The problem is here:
https://github.com/apache/spark/blob/951efb80856e2a92ba3690886c95643567dae9d0/core/src/main/scala/org/apache/spark/TestUtils.scala#L280-L291
It's trying to evaluate the version of Python using a `ProcessLogger`, but the logger accepts a `String => Unit` function, i.e., it does not make use of the return value in any way (since it's meant for logging). So the result of the `startsWith` checks are thrown away, and `attempt.isSuccess && attempt.get == 0` will always be true as long as your system has a `python3` binary (of any version).
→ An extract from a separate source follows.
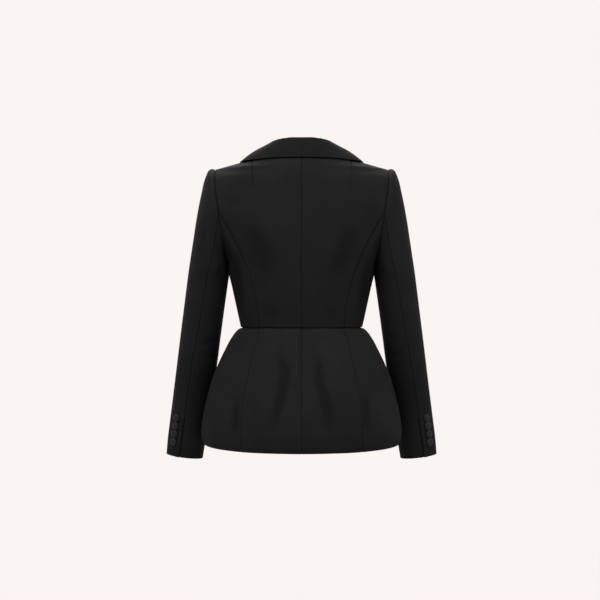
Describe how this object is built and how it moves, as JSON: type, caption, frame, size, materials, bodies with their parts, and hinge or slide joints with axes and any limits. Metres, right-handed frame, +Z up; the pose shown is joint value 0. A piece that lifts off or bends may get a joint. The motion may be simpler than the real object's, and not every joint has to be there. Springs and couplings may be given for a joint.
{
  "type": "peplum jacket",
  "caption": "Tailored jacket with a fitted waist, a flared peplum, notched lapels and long sleeves with buttoned cuffs, filled out as if worn.",
  "frame": {"origin": "middle of the neck, level with the points where the shoulder seams start", "axes": "+Z up, the front faces -Y, +X towards the wearer's left"},
  "size_m": [0.5944, 0.3218, 0.69],
  "materials": {
    "black_wool": "matt, fine plain-woven wool crepe with a soft sheen",
    "covered_button": "satin-covered, a little glossier than the cloth"
  },
  "bodies": {
    "root": {"back_left": "black_wool", "back_right": "black_wool", "side_left": "black_wool", "side_right": "black_wool", "front_left": "black_wool", "front_right": "black_wool", "peplum_back_left": "black_wool", "peplum_back_right": "black_wool", "peplum_side_left": "black_wool", "peplum_side_right": "black_wool", "peplum_front_left": "black_wool", "peplum_front_right": "black_wool", "sleeve_upper_left": "black_wool", "sleeve_upper_right": "black_wool", "sleeve_under_left": "black_wool", "sleeve_under_right": "black_wool", "lapel_left": "black_wool", "lapel_right": "black_wool", "collar": "black_wool", "cuff_button_left_1": "covered_button", "cuff_button_left_2": "covered_button", "cuff_button_left_3": "covered_button", "cuff_button_left_4": "covered_button", "cuff_button_right_1": "covered_button", "cuff_button_right_2": "covered_button", "cuff_button_right_3": "covered_button", "cuff_button_right_4": "covered_button", "front_button_1": "covered_button", "front_button_2": "covered_button", "front_button_3": "covered_button"}
  },
  "joints": []
}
### Does this PR introduce _any_ user-facing change?
No, test changes only.

### How was this patch tested?
Confirmed by checking that `HiveExternalCatalogVersionsSuite` downloads binary distros for Spark 2.x lines as well as 3.x when I symlink my `python3` to Python 3.7, and only downloads distros for the 3.x lines when I symlink my `python3` to Python 3.9.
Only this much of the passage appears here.